Wald Estimator (IV2SLS): 0.9545511576675327


In [12]:
# Check the statistical significance of the estimator

# Get the standard error of the Wald estimator from IV2SLS
standard_error = iv_results.std_errors['T']

# Calculate the t-statistic
t_statistic = wald_estimator_iv2sls / standard_error

# Calculate the p-value
p_value = iv_results.pvalues['T']

# Print the results
print(f"Wald Estimator (IV2SLS): {wald_estimator_iv2sls}")
print(f"Standard Error: {standard_error}")
print(f"t-statistic: {t_statistic}")
print(f"p-value: {p_value}")

# Interpret the results
if p_value < 0.05:
    print("\nConclusion: The Wald estimator is statistically significant at the 5% level.")
else:
    print("\nConclusion: The Wald estimator is not statistically significant at the 5% level.")


Wald Estimator (IV2SLS): 0.9545511576675327
Standard Error: 0.05086547309439087
t-statistic: 18.76619049421158
p-value: 0.0

Conclusion: The Wald estimator is statistically significant at the 5% level.

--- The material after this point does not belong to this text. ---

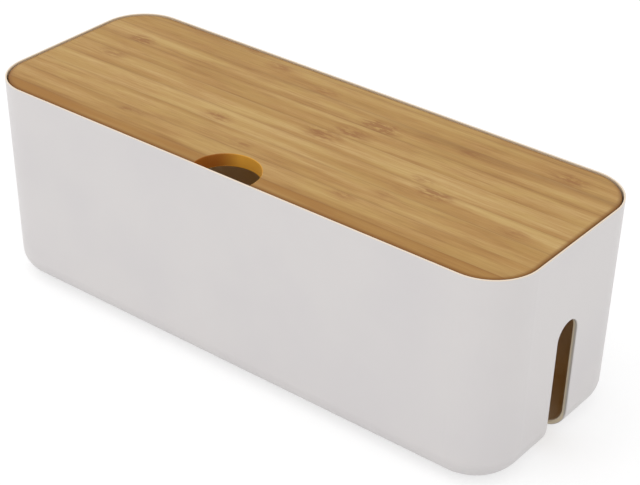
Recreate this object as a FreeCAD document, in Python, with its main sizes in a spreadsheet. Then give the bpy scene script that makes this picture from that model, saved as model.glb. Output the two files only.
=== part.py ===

This indicates that, on average, completing high school (the treatment T) is associated with an increase of approximately 0.95 in the log of wages compared to not completing high school, after controlling for  X(the covariate).
In practical terms, this suggests that completing high school is associated with a significant increase in wages. Given the logarithmic scale, we can interpret this as an approximate increase of about 95% in wages for those who complete high school compared to those who do not.